As far as it goes, Mr Sykes’s account is very helpful. It is based on an impressive range of manuscript and printed sources, and a secure understanding of the intricacies of Unionist politics at the time. Building on the foundations that he has laid, three further lines may, perhaps, be suggested. Politically, the link between tariff reform and the Liberal Party needs further exploration – and the link with the Labour Party, too, if one thinks of Blatchford. Grayson and the British Socialist Party. Despite its title, this book is concerned almost entirely with the political Right. In particular, the ambivalence shown by Lloyd George towards tariffs from 1905 onwards requires comment. His period at the Board of Trade in 1905-8 (ignored here, as in so much of the literature) was to witness some notable deviations from strict free trade, especially in the Patents and Merchant Shipping Acts. He flirted with the idea of imperial preference at the 1907 colonial prime ministers’ conference, and ‘believed in businessmen’ (to quote Lincoln Steffens) for the rest of his career. In 1910, his projected Lib-Con coalition would have relegated free trade, along with other ‘Old Liberal’ shibboleths like Irish home rule, the Lords veto and Welsh disestablishment, to the status of a ‘non-controversial’ issue to be settled on non-controversial lines. This was a serious phase in his career, as John Grigg’s fine biography makes clear. It is certainly not enough to dismiss the 1910 coalition memorandum, as Mr Sykes does, as the product of ‘an attack of nerves’. From 1910 onwards, L.G. was to some degree an Empire man, if not protectionist. He was a free-thinker in finance as in religion. This applied, too, to followers of his such as Addison and Mond. By 1917, the alliance between Lloyd George and the social imperialist Milner was a vital axis in political life. The Lloyd George premiership of 1918-22 saw significant inroads into the purity of free trade, with imperial preference embodied in Austen Chamberlain’s 1919 Budget, the ‘safeguarding’ of key industries and attempts to rescue the currency in the face of depreciated exchanges overseas. To attribute the quasi-protectionism of the post-war coalition simply to its Tory majority simply will not do. The extent to which Lloyd George and other secular-minded Liberals deviated from the Cobdenite true faith is worth inquiry, too.

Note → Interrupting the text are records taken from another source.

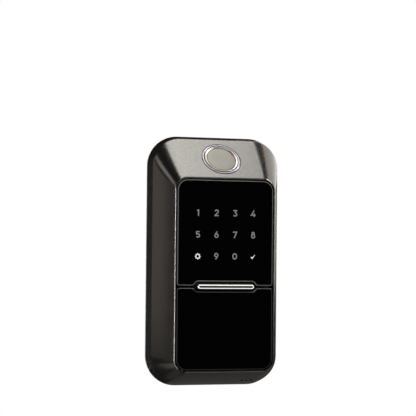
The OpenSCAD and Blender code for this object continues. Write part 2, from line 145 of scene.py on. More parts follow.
def loft(rings, closed=False):
    """Joins rings of equally many points into a skin, with end caps or closed on itself."""
    count = len(rings[0])
    points = [p for ring in rings for p in ring]
    faces = []
    last = len(rings) if closed else len(rings) - 1
    for row in range(last):
        a, b = row * count, (row + 1) % len(rings) * count
        for i in range(count):
            j = (i + 1) % count
            faces.append((a + i, a + j, b + j, b + i))
    if not closed:
        faces.append(tuple(range(count))[::-1])
        faces.append(tuple((len(rings) - 1) * count + i for i in range(count)))
    return points, faces


def lathe(profile, place, segments=128, closed=False):
    """Turns a profile of (radius, height) about the local Z of a placement matrix."""
    rings = []
    for radius, height in profile:
        ring = []
        for i in range(segments):
            turn = 2 * math.pi * i / segments
            ring.append(place @ Vector((radius * math.cos(turn) * MM, radius * math.sin(turn) * MM,
                                        height * MM)))
        rings.append(ring)
    return loft(rings, closed=closed)


def arc(cx, cz, radius, start, end, steps):
    """Points on an arc, angles in degrees."""
    turns = [math.radians(start + (end - start) * i / steps) for i in range(steps + 1)]
    return [(cx + radius * math.cos(t), cz + radius * math.sin(t)) for t in turns]


def round_rect(half, z0, z1, radius, steps=14):
    """Outline of a rectangle with round corners, anticlockwise as seen from the front."""
    outline = []
    corners = [(half, z0, -90), (half, z1, 0), (-half, z1, 90), (-half, z0, 180)]
    for x, z, start in corners:
        cx = x - math.copysign(radius, x)
        cz = z + radius if z == z0 else z - radius
        outline += arc(cx, cz, radius, start, start + 90, steps)
    return outline


def round_corners(corners, steps=8):
    """Rounds each (x, z, radius) corner of a polygon with an arc that touches both sides."""
    outline = []
    for i, (x, z, radius) in enumerate(corners):
        here = Vector((x, z))
        before = (Vector(corners[i - 1][:2]) - here).normalized()
        after = (Vector(corners[(i + 1) % len(corners)][:2]) - here).normalized()
        half = before.angle(after) / 2
        if radius <= 0 or abs(half - math.pi / 2) < 1e-3:
            outline.append((x, z))
            continue
        reach = radius / math.tan(half)
        centre = here + (before + after).normalized() * (radius / math.sin(half))
        first = here + before * reach - centre
        sweep = first.angle_signed(here + after * reach - centre)
        for k in range(steps + 1):
            spoke = first.copy()
            spoke.rotate(Matrix.Rotation(-sweep * k / steps, 2))
            outline.append(tuple(centre + spoke))
    return outline


def drawn_outline(outline, inset):
    """An anticlockwise outline moved inwards by the same amount everywhere."""
    moved = []
    for i, here in enumerate(outline):
        before = (Vector(here) - Vector(outline[i - 1])).normalized()
        after = (Vector(outline[(i + 1) % len(outline)]) - Vector(here)).normalized()
        inward = Vector((-before.y - after.y, before.x + after.x)).normalized()
        moved.append(Vector(here) + inward * inset / inward.dot(Vector((-before.y, before.x))))
    return moved


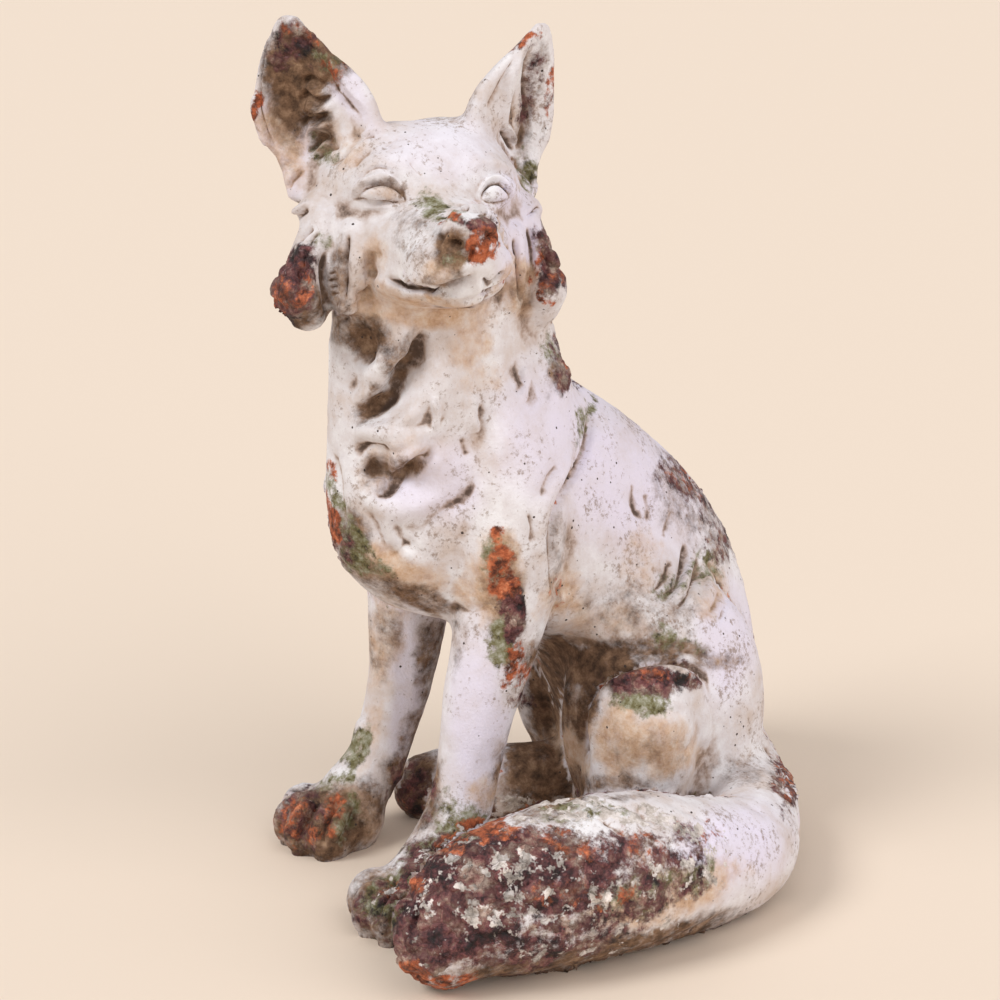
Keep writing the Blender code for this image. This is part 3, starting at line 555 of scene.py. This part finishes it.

Secondly, a much fuller reconstruction is needed of the economic and financial debates of pre-1914 Britain. Indeed, the discussion here of the economic difficulties of Edwardian Britain is unduly brief. In the face of the free traders’ mindless patriotic optimism about the staple industries and the power of ‘invisible exports’, the tariff reformers did generate a powerful debate about basic structural problems in Britain’s trading and investment patterns and within British industry and agriculture. It chimed in with new concern, at the turn of the century, about foreign competition and higher standards of productivity, technical skill and managerial competence in Germany, the United States and elsewhere. The Chamberlain men also drew attention to the need for new questions to be asked about the production of wealth in Britain, and not merely its more equitable distribution, the standard theme of J.A. Hobson and other Liberal pundits. They pointed out, also, the need for a broad inquiry into the financial base for social welfare, and the political and social assumptions on which welfare policy was based. This underlay the arguments about the Budget of 1909 and even that of 1914, with the need to uncover fresh sources of revenue through rating reform and to strike a new balance between local and central expenditure. It led the Liberals to find new forms of direct taxation, to combat the insidious appeal of tariffs and taxes on consumption. Again, it is a welcome feature of Mr Sykes’s book that he leads us on to these wider considerations.

Finally, a new political study of Joseph Chamberlain still seems urgently needed in spite of Denis Judd’s concise biography and the massive labours of Garvin and Amery. The quality of Chamberlain’s radicalism, his iconoclasm and idealism, his values and motivation, require further investigation: Richard Jay’s forthcoming study of Chamberlain will therefore be ardently welcomed by all historians. Chamberlain, with his racism, his jingoism and his frequent philistinism, may seem an unattractive figure today. For all that, as a catalyst, as a positive as well a destructive force, he looms massively over British public life in the early 20th century. Long after his death, notably through their being championed by his son, Neville, his causes lived on and conquered. Studies exist of John Bright and Lloyd George, those other great radical, Nonconformist, provincial outsiders. A revisionist look at Joseph Chamberlain remains a major gap in our historical armoury.